**WORK INSTRUCTIONS:**
Return the line containing "const topTape = tape(TOP_TAPE_LEG).translate(0, 0, HEIGHT);", the line containing "from mathutils import Matrix, Vector", and every line between them, exactly as they stand. Output nothing else.

[START OF RECORDS TO PROCESS]

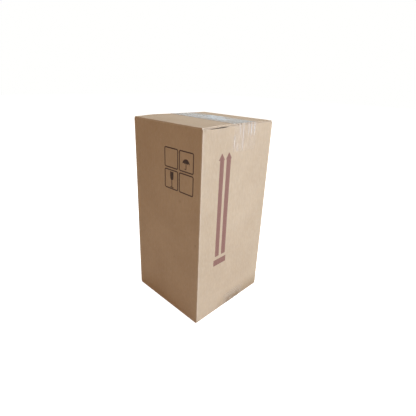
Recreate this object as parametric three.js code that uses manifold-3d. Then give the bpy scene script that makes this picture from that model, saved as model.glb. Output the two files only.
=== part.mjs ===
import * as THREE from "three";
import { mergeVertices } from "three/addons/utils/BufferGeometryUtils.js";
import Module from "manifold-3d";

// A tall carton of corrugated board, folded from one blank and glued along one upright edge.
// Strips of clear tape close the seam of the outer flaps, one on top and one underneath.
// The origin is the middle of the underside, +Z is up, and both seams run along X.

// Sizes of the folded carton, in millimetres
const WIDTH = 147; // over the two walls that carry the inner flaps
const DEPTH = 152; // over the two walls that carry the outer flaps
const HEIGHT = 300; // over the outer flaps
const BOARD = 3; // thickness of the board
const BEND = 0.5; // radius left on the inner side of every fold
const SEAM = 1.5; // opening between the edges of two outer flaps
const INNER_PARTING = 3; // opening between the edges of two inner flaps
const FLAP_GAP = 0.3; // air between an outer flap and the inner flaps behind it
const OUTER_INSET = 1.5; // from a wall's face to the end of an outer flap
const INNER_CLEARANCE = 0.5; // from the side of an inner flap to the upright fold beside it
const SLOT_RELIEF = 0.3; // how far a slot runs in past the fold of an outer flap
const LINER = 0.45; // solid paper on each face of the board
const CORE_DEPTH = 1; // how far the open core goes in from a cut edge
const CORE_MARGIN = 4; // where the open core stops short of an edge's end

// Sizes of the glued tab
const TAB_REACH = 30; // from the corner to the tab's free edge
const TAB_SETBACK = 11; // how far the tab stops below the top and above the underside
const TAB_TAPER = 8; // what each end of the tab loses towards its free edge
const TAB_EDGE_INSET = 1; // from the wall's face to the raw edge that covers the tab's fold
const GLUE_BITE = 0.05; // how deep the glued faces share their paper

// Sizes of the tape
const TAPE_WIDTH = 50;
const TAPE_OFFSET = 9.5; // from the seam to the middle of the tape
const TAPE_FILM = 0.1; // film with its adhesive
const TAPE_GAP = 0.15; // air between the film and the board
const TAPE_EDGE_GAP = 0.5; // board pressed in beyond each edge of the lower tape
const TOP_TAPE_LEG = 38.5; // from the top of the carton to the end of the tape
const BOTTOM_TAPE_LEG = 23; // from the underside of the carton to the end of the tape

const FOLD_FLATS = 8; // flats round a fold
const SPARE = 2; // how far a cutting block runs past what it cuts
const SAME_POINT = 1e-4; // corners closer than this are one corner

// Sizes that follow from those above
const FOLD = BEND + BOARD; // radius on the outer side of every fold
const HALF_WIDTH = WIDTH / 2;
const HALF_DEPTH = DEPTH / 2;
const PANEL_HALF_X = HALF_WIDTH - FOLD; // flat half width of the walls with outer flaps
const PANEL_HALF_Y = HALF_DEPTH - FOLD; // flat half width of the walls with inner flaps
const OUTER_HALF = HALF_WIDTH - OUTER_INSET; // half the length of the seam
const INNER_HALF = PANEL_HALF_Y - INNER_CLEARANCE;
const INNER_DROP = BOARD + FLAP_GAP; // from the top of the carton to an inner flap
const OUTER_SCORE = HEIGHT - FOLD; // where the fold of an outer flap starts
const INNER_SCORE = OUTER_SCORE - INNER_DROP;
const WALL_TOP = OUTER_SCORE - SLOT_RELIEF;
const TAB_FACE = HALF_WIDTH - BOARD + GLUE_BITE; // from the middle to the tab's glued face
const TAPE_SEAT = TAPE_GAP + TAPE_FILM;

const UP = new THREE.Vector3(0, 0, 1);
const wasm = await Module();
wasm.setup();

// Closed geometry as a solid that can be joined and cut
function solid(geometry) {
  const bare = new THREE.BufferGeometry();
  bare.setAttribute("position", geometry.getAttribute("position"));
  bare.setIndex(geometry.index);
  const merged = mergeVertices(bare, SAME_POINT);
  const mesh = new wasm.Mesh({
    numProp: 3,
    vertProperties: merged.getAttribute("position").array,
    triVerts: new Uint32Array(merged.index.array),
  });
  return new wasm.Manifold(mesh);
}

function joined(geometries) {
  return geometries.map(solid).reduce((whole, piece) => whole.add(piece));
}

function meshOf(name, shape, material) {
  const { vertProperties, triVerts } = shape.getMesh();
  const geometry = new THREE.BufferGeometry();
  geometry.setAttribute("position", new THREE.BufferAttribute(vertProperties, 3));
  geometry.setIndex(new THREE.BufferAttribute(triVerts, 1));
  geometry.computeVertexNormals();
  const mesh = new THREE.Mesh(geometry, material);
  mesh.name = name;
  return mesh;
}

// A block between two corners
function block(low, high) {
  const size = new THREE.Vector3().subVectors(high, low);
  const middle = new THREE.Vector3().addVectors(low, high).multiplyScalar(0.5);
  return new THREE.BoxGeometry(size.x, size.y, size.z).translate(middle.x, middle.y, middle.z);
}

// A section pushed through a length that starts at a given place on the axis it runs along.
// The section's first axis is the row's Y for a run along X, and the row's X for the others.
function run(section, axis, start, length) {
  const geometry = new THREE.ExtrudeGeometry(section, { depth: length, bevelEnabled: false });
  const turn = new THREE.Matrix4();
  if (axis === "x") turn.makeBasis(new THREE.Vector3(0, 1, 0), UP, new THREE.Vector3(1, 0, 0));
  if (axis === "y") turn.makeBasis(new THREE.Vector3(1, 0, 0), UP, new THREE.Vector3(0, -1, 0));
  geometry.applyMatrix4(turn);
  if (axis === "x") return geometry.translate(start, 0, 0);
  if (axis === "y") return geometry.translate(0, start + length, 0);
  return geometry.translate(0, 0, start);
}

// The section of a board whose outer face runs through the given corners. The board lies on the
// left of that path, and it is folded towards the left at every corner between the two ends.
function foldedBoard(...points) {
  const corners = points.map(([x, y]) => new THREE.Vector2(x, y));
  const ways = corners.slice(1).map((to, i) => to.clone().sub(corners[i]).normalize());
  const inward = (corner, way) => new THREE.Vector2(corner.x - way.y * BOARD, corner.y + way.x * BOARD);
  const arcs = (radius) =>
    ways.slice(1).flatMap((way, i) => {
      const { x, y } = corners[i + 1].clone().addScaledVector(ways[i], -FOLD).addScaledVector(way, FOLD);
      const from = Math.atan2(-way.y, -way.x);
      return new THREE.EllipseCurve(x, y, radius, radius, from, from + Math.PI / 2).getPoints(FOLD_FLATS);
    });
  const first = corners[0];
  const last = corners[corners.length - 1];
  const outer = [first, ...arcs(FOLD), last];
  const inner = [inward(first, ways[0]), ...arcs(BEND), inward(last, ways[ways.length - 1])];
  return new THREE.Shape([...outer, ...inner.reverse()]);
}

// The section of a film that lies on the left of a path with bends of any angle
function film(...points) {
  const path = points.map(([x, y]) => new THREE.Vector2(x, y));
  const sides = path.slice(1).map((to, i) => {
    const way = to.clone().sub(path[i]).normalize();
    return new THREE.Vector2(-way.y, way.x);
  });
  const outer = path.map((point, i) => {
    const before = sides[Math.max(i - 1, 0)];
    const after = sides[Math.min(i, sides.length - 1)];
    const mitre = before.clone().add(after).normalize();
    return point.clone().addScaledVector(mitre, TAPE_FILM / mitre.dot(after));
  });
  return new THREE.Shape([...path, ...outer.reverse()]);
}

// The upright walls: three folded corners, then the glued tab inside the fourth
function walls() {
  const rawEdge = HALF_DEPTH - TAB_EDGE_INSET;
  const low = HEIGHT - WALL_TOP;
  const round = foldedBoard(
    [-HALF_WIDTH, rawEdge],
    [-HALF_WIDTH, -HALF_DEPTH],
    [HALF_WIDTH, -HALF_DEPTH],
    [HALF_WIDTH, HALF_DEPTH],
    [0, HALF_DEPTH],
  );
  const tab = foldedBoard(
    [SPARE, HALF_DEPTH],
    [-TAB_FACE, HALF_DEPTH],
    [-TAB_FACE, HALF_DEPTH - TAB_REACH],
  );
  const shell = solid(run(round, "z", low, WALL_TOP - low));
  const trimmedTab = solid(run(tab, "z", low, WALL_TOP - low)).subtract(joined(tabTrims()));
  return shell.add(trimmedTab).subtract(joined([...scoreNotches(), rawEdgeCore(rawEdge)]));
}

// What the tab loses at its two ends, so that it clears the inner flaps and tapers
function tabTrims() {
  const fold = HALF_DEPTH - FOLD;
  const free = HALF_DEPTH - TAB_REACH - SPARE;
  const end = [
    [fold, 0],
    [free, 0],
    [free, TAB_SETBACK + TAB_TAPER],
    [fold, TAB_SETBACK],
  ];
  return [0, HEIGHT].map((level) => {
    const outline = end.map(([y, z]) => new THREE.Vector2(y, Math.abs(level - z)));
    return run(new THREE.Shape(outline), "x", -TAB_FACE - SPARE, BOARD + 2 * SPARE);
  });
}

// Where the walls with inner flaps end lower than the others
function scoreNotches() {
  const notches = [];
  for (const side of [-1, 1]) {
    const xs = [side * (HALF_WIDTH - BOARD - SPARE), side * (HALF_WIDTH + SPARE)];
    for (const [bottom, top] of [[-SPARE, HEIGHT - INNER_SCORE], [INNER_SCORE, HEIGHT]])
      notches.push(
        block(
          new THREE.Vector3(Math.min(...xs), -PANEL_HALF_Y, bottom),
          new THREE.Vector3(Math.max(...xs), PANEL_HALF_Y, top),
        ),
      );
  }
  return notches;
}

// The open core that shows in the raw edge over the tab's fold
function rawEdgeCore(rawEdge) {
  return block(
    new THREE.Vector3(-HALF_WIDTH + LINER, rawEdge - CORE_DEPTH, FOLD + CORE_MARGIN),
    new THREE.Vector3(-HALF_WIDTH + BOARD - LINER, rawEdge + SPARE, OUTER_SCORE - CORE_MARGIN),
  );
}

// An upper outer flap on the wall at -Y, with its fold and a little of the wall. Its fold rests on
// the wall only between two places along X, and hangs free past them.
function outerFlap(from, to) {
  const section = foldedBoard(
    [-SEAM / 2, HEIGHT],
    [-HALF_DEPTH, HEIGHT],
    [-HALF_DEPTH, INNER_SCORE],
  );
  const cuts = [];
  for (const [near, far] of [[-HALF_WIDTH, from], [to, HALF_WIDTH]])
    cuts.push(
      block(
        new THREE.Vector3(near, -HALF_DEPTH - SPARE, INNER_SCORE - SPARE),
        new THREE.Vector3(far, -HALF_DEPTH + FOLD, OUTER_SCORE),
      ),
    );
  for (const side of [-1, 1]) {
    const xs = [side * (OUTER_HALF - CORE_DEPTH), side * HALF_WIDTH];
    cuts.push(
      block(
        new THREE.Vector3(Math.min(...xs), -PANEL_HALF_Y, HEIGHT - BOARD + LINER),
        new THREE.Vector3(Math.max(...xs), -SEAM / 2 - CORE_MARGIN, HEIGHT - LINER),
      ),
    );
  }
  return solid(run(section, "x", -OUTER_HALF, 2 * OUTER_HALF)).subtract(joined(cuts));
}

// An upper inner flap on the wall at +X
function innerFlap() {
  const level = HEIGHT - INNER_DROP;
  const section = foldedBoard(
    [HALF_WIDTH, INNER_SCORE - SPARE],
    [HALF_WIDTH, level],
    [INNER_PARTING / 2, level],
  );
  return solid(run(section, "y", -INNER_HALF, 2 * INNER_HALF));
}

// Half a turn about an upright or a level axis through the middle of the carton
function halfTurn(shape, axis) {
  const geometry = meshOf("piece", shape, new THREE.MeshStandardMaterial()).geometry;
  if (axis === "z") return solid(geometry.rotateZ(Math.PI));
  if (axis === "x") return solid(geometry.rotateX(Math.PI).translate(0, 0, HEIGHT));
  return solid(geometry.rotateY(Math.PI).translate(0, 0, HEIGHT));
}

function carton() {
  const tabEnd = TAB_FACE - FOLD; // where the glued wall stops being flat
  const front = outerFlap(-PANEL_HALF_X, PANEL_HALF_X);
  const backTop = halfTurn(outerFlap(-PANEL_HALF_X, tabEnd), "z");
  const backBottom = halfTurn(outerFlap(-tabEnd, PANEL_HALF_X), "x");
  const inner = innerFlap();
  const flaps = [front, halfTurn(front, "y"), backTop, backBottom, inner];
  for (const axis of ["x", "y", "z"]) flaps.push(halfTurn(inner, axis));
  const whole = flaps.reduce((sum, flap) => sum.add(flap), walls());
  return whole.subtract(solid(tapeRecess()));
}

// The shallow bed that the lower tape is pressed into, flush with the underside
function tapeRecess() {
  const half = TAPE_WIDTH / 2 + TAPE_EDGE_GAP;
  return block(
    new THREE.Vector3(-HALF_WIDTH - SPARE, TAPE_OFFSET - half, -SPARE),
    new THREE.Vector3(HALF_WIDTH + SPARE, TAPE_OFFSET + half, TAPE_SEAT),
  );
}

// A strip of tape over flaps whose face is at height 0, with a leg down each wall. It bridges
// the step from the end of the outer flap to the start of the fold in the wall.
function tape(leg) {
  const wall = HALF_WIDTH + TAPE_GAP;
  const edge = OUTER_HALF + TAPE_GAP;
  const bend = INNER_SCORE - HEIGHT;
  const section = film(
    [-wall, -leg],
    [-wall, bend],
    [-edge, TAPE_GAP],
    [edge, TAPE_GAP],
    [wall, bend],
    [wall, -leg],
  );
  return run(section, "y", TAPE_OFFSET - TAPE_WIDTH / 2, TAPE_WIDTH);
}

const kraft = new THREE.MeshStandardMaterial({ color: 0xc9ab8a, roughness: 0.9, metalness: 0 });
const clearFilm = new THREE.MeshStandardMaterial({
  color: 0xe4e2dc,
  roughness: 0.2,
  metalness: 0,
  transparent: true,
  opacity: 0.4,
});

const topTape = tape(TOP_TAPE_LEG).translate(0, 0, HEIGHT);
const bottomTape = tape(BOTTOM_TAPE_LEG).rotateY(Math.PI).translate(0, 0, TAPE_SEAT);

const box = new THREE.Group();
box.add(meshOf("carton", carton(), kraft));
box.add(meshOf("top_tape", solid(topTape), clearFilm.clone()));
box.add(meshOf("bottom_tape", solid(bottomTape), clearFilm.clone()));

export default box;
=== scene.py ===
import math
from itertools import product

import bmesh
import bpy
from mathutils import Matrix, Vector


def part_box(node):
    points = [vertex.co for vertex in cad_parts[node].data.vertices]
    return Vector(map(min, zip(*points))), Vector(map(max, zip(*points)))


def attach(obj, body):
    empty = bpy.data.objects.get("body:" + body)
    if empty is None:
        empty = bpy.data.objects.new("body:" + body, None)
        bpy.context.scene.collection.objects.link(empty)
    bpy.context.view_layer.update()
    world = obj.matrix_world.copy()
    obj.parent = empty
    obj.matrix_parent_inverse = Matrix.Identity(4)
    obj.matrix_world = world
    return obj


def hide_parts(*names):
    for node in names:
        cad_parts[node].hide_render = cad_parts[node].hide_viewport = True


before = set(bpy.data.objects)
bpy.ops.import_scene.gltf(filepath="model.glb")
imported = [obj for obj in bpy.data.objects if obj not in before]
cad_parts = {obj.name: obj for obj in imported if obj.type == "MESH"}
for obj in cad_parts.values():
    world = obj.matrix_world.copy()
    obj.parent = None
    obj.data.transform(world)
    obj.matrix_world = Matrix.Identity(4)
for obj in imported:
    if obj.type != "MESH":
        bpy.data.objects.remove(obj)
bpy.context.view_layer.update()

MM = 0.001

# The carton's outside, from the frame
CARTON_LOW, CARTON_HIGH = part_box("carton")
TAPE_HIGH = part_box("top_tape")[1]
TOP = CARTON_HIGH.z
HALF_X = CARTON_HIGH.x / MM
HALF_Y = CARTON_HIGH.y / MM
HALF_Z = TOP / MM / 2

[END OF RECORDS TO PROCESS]
[START OF RECORDS TO PROCESS]

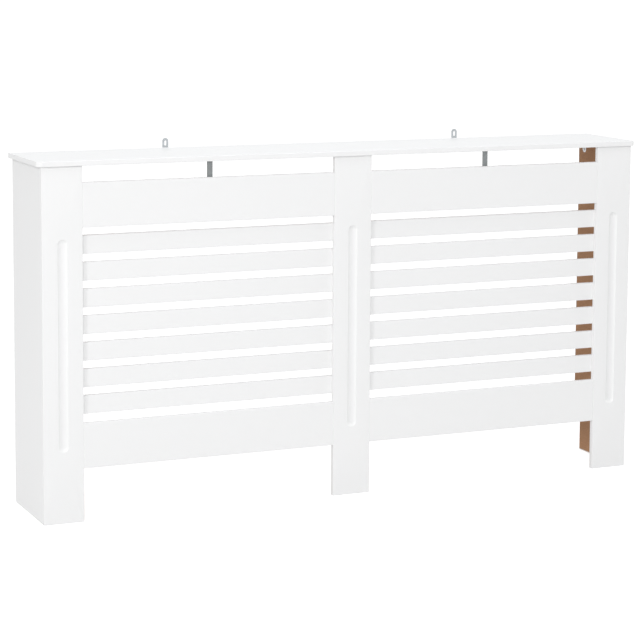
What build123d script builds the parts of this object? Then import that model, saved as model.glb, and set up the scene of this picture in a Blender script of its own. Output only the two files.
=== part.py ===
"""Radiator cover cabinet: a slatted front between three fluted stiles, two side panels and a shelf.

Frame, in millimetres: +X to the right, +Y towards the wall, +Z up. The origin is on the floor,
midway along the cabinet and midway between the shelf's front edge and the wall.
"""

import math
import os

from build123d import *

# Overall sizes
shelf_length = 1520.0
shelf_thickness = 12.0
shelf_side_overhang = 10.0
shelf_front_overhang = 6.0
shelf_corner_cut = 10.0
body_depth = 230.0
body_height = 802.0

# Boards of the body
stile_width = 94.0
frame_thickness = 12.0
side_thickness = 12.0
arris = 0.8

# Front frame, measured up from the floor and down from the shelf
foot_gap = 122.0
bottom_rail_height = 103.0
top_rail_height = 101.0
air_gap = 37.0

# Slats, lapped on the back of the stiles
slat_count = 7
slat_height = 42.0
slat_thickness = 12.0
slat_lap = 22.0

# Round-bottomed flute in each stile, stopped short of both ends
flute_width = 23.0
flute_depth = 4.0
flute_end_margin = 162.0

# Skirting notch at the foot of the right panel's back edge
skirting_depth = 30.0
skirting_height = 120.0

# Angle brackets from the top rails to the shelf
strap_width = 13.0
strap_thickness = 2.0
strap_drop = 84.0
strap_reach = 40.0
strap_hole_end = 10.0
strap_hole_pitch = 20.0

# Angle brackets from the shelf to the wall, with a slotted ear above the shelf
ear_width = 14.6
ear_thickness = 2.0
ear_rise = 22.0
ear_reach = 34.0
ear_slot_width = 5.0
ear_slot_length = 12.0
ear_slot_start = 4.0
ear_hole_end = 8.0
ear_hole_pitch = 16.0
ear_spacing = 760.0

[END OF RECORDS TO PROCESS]
[START OF RECORDS TO PROCESS]

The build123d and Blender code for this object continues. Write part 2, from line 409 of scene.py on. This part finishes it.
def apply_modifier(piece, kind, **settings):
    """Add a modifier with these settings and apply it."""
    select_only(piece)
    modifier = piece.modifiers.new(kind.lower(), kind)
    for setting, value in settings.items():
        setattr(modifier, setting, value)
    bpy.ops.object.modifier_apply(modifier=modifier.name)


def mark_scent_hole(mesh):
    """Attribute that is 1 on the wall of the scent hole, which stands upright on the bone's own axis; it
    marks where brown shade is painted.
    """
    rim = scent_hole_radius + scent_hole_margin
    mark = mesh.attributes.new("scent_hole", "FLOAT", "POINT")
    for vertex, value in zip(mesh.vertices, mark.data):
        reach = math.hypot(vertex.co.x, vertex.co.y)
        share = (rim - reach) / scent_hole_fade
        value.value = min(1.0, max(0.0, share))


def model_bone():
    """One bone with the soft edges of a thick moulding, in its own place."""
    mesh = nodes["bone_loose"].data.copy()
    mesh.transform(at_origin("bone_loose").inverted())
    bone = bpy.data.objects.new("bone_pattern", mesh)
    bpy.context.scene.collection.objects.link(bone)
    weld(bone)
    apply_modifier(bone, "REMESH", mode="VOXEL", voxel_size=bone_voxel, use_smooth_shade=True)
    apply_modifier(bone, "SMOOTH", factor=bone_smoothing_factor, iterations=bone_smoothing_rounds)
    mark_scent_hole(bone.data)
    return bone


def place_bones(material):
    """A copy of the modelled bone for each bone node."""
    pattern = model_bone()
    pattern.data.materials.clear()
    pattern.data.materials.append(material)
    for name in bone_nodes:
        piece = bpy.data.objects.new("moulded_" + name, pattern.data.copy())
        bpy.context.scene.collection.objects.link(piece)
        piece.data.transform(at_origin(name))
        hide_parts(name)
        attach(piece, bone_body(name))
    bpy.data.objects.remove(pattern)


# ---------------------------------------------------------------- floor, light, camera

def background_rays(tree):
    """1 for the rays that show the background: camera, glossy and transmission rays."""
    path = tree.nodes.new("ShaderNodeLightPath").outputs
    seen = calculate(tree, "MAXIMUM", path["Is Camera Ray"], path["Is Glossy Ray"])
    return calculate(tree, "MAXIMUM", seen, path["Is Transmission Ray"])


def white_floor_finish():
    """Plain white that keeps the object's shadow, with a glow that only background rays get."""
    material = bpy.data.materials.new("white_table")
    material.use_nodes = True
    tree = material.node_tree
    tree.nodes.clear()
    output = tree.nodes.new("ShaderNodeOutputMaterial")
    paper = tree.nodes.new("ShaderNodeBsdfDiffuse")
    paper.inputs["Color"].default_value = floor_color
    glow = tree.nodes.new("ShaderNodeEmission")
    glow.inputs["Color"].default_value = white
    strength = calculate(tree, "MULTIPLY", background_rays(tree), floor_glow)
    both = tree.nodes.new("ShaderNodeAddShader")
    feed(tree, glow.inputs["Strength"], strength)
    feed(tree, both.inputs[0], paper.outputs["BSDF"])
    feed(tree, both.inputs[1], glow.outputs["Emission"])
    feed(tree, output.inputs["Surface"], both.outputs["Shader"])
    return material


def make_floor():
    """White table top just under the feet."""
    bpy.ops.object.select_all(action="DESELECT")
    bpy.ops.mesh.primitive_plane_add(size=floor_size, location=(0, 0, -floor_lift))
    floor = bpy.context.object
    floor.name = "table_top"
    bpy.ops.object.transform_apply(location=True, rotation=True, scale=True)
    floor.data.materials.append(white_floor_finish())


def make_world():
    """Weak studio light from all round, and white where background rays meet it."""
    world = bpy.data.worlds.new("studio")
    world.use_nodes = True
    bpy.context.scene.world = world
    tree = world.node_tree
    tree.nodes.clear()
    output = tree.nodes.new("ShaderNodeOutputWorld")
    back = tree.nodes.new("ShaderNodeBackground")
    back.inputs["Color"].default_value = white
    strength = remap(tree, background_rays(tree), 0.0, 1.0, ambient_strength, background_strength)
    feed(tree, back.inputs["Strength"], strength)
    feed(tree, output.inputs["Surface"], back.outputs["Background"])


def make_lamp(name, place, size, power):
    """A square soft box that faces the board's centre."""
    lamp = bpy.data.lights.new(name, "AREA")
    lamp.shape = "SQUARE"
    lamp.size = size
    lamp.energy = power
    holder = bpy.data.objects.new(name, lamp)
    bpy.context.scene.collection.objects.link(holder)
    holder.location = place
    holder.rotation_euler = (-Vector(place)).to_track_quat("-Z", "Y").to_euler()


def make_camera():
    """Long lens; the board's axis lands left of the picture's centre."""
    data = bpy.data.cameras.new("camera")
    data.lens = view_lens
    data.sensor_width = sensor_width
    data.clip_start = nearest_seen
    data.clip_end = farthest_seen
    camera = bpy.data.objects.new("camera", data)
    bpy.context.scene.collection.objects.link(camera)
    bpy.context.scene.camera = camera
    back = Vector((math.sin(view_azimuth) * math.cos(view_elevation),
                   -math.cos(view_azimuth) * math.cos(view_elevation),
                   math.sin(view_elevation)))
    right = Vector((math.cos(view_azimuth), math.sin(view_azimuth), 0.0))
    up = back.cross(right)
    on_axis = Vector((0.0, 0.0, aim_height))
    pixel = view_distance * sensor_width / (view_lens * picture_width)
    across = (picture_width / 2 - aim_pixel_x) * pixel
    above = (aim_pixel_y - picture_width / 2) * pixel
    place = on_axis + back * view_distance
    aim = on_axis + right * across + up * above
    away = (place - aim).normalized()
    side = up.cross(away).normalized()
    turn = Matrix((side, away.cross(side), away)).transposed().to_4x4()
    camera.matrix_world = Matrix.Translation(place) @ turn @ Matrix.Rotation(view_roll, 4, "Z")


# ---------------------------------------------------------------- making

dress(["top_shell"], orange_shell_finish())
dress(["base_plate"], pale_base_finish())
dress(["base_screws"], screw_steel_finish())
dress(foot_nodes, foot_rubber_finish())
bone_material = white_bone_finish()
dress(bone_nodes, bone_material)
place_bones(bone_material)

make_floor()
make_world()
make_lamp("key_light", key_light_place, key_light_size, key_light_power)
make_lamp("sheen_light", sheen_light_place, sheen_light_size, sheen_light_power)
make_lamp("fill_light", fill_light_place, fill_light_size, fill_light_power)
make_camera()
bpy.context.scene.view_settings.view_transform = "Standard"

[END OF RECORDS TO PROCESS]

**COMPLETED TASK:**
const topTape = tape(TOP_TAPE_LEG).translate(0, 0, HEIGHT);
const bottomTape = tape(BOTTOM_TAPE_LEG).rotateY(Math.PI).translate(0, 0, TAPE_SEAT);

const box = new THREE.Group();
box.add(meshOf("carton", carton(), kraft));
box.add(meshOf("top_tape", solid(topTape), clearFilm.clone()));
box.add(meshOf("bottom_tape", solid(bottomTape), clearFilm.clone()));

export default box;
=== scene.py ===
import math
from itertools import product

import bmesh
import bpy
from mathutils import Matrix, Vector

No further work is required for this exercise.